Task prompt
Copy out each line containing "joints" from the entries below.

[Excerpt from a dataset]
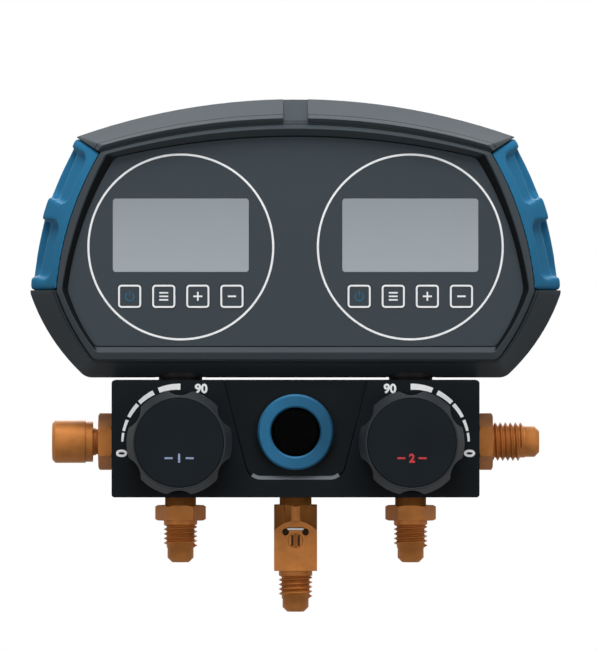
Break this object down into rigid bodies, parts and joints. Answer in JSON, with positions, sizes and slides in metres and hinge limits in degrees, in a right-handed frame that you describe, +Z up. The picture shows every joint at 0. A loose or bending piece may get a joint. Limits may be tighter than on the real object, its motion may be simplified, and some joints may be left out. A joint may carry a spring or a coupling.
{
  "type": "refrigerant manifold gauge",
  "caption": "Digital refrigerant manifold gauge: a faceted display head with side grips on a machined valve block with quarter-turn knobs, a sight glass and brass flare ports.",
  "frame": {"origin": "on the service port's axis, at the outer end of its thread", "axes": "+Z up, +X along the block towards the high-pressure side, the displays and knobs face -Y"},
  "size_m": [0.1728, 0.056, 0.1669],
  "materials": {
    "case_plastic": "fine matte moulded plastic",
    "hook_plastic": "matte moulded plastic",
    "grip_rubber": "soft matte rubber",
    "plate_film": "satin printed film",
    "display_window": "clear window",
    "lcd_glass": "display glass, switched off",
    "key_film": "satin printed film",
    "silicone": "silicone rubber",
    "board": "circuit board",
    "steel": "machined steel",
    "spring_steel": "nickel plated spring steel",
    "battery_wrap": "plain printed sleeve",
    "black_anodised": "black anodised, fine matte",
    "blue_anodised": "blue anodised, satin",
    "sight_glass": "clear glass",
    "seal_rubber": "nitrile rubber",
    "black_plastic": "matte black",
    "ptfe": "PTFE",
    "brass": "machined brass",
    "knob_plastic": "matte moulded plastic",
    "knob_cap_plastic": "matte moulded plastic"
  },
  "bodies": {
    "gauge": {"ball_seats": "ptfe", "batteries": "battery_wrap", "battery_contacts": "spring_steel", "battery_springs": "spring_steel", "board_screws": "steel", "case_screws": "steel", "display_lenses": "display_window", "face_plate": "plate_film", "front_shell": "case_plastic", "grip_left": "grip_rubber", "grip_right": "grip_rubber", "high_bonnet": "brass", "high_port": "brass", "high_sensor": "steel", "hook_pin": "steel", "keypad": "silicone", "lcd_left": "lcd_glass", "lcd_right": "lcd_glass", "low_bonnet": "brass", "low_port": "brass", "low_sensor": "steel", "main_board": "board", "manifold_body": "black_anodised", "rear_shell": "case_plastic", "sensor_collars": "black_anodised", "sensor_nuts": "steel", "service_pin": "brass", "service_port": "brass", "side_port_left": "brass", "side_port_right": "brass", "sight_glass_insert": "black_plastic", "sight_glass_lens": "sight_glass", "sight_glass_ring": "blue_anodised", "sight_glass_seal": "seal_rubber", "stem_seals": "seal_rubber"},
    "low_valve": {"low_knob": "knob_plastic", "low_knob_cap": "knob_cap_plastic", "low_knob_screw": "steel", "low_stem": "steel", "low_ball": "steel"},
    "high_valve": {"high_knob": "knob_plastic", "high_knob_cap": "knob_cap_plastic", "high_knob_screw": "steel", "high_stem": "steel", "high_ball": "steel"},
    "side_cap": {"port_cap": "brass", "cap_seal": "seal_rubber"},
    "service_valve": {"service_spindle": "brass", "service_ball": "steel"},
    "hook": {"hanging_hook": "hook_plastic"},
    "door": {"battery_door": "case_plastic"},
    "left_menu_key": {"key_left_menu": "key_film"},
    "left_minus_key": {"key_left_minus": "key_film"},
    "left_plus_key": {"key_left_plus": "key_film"},
    "left_power_key": {"key_left_power": "key_film"},
    "right_menu_key": {"key_right_menu": "key_film"},
    "right_minus_key": {"key_right_minus": "key_film"},
    "right_plus_key": {"key_right_plus": "key_film"},
    "right_power_key": {"key_right_power": "key_film"}
  },
  "joints": [
    {"name": "low_valve_turn", "type": "hinge", "parent": "gauge", "child": "low_valve", "pos_m": [-0.0375, 0, 0.0509], "axis": [0, 1, 0], "range_deg": [0, 90]},
    {"name": "high_valve_turn", "type": "hinge", "parent": "gauge", "child": "high_valve", "pos_m": [0.0375, 0, 0.0509], "axis": [0, -1, 0], "range_deg": [0, 90]},
    {"name": "service_valve_turn", "type": "hinge", "parent": "gauge", "child": "service_valve", "pos_m": [0, 0, 0.0188], "axis": [0, 1, 0], "range_deg": [0, 90]},
    {"name": "side_cap_pull", "type": "slide", "parent": "gauge", "child": "side_cap", "axis": [-1, 0, 0], "range_m": [0, 0.014]},
    {"name": "hook_swing", "type": "hinge", "parent": "gauge", "child": "hook", "pos_m": [0, 0.017, 0.151], "axis": [1, 0, 0], "range_deg": [0, 180]},
    {"name": "door_pull", "type": "slide", "parent": "gauge", "child": "door", "axis": [0, 1, 0], "range_m": [0, 0.012]},
    {"name": "left_menu_key_press", "type": "slide", "parent": "gauge", "child": "left_menu_key", "axis": [0, 1, 0], "range_m": [0, 0.0005], "stiffness_N_per_m": 400},
    {"name": "left_minus_key_press", "type": "slide", "parent": "gauge", "child": "left_minus_key", "axis": [0, 1, 0], "range_m": [0, 0.0005], "stiffness_N_per_m": 400},
    {"name": "left_plus_key_press", "type": "slide", "parent": "gauge", "child": "left_plus_key", "axis": [0, 1, 0], "range_m": [0, 0.0005], "stiffness_N_per_m": 400},
    {"name": "left_power_key_press", "type": "slide", "parent": "gauge", "child": "left_power_key", "axis": [0, 1, 0], "range_m": [0, 0.0005], "stiffness_N_per_m": 400},
    {"name": "right_menu_key_press", "type": "slide", "parent": "gauge", "child": "right_menu_key", "axis": [0, 1, 0], "range_m": [0, 0.0005], "stiffness_N_per_m": 400},
    {"name": "right_minus_key_press", "type": "slide", "parent": "gauge", "child": "right_minus_key", "axis": [0, 1, 0], "range_m": [0, 0.0005], "stiffness_N_per_m": 400},
    {"name": "right_plus_key_press", "type": "slide", "parent": "gauge", "child": "right_plus_key", "axis": [0, 1, 0], "range_m": [0, 0.0005], "stiffness_N_per_m": 400},
    {"name": "right_power_key_press", "type": "slide", "parent": "gauge", "child": "right_power_key", "axis": [0, 1, 0], "range_m": [0, 0.0005], "stiffness_N_per_m": 400}
  ]
}
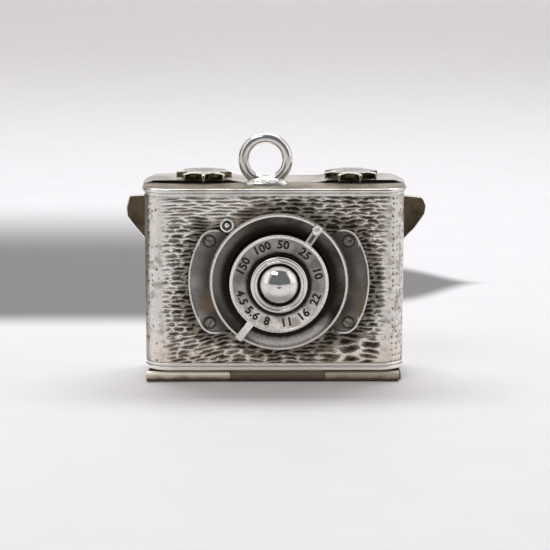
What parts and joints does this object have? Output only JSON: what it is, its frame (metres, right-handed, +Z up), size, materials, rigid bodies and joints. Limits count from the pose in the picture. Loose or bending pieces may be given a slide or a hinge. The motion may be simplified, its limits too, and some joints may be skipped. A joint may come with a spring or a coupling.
{
  "type": "camera shaped locket charm",
  "caption": "Silver camera-shaped charm whose front cover hinges forward on pictures inside, with a turning number dial, winding knobs and a bail.",
  "frame": {"origin": "underside of the base plate, in the middle of the width, in the seam between the front cover and the case", "axes": "+X to the right of someone facing the lens, -Y the way the lens looks, +Z up"},
  "size_m": [0.0257, 0.0104, 0.021],
  "materials": {
    "struck_silver": "struck silver with a bark texture, dark in the hollows and bright on the ridges",
    "plain_silver": "smooth silver, lightly tarnished",
    "dark_silver": "oxidised silver with bright edges",
    "bright_silver": "polished silver",
    "solder": "lumpy bright solder",
    "ear_silver": "smooth silver, dark brown with tarnish",
    "pin_metal": "drawn silver wire",
    "tray_metal": "thin satin sheet",
    "clear_window": "thin clear film",
    "print_paper": "aged matt print"
  },
  "bodies": {
    "case": {"rear_shell": "struck_silver", "base_plate": "plain_silver", "case_knuckle_left": "plain_silver", "case_knuckle_right": "plain_silver", "hinge_pin": "pin_metal", "top_plate": "plain_silver", "ear_frame_plate": "ear_silver", "closing_rim": "ear_silver", "case_window": "clear_window", "case_photo": "print_paper", "case_tray": "tray_metal", "knob_rivet_left": "pin_metal", "knob_rivet_right": "pin_metal"},
    "cover": {"cover_shell": "struck_silver", "cover_knuckle": "plain_silver", "lens_board": "dark_silver", "board_screws": "dark_silver", "shutter_ring": "dark_silver", "lens_drum": "dark_silver", "lens_bezel": "bright_silver", "lens_dome": "bright_silver", "flash_socket": "plain_silver", "flash_socket_pin": "plain_silver", "bail_ring": "bright_silver", "bail_solder_foot": "solder", "cover_frame": "plain_silver", "cover_window": "clear_window", "cover_photo": "print_paper", "cover_tray": "tray_metal"},
    "dial": {"number_dial": "plain_silver"},
    "left_knob": {"knob_left": "plain_silver"},
    "right_knob": {"knob_right": "plain_silver"}
  },
  "joints": [
    {"name": "cover_hinge", "type": "hinge", "parent": "case", "child": "cover", "pos_m": [0, -0.0034, 0.00044], "axis": [1, 0, 0], "range_deg": [0, 100]},
    {"name": "dial_turn", "type": "hinge", "parent": "cover", "child": "dial", "pos_m": [0.00037, -0.0047, 0.0087], "axis": [0, -1, 0], "continuous": true},
    {"name": "left_knob_turn", "type": "hinge", "parent": "case", "child": "left_knob", "pos_m": [-0.006, 0.00105, 0.01689], "axis": [0, 0, 1], "continuous": true},
    {"name": "right_knob_turn", "type": "hinge", "parent": "case", "child": "right_knob", "pos_m": [0.0066, 0.00105, 0.01689], "axis": [0, 0, 1], "continuous": true}
  ]
}
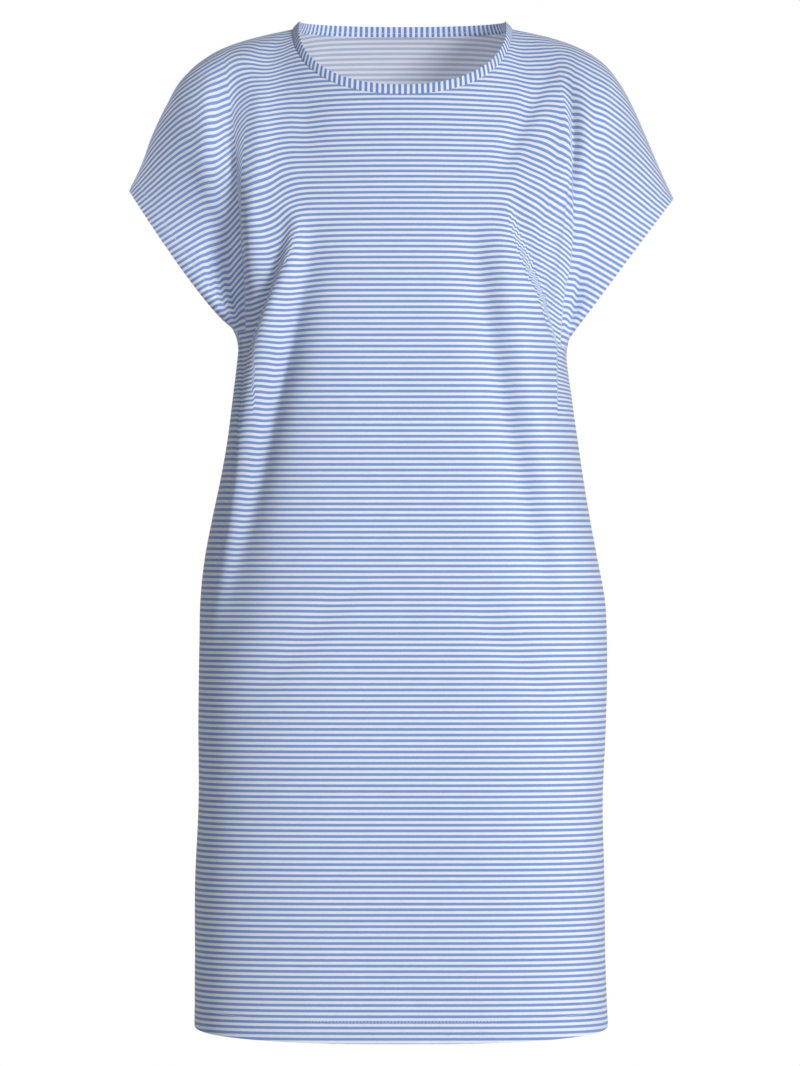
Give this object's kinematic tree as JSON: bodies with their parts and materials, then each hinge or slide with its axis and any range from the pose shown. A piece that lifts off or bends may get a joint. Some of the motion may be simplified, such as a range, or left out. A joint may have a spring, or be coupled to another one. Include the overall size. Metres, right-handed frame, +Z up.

Response
Break this object down into rigid bodies, parts and joints. Answer in JSON, with positions, sizes and slides in metres and hinge limits in degrees, in a right-handed frame that you describe, +Z up. The picture shows every joint at 0. A loose or bending piece may get a joint. Limits may be tighter than on the real object, its motion may be simplified, and some joints may be left out. A joint may carry a spring or a coupling.
  "joints": [
What parts and joints does this object have? Output only JSON: what it is, its frame (metres, right-handed, +Z up), size, materials, rigid bodies and joints. Limits count from the pose in the picture. Loose or bending pieces may be given a slide or a hinge. The motion may be simplified, its limits too, and some joints may be skipped. A joint may come with a spring or a coupling.
  "joints": [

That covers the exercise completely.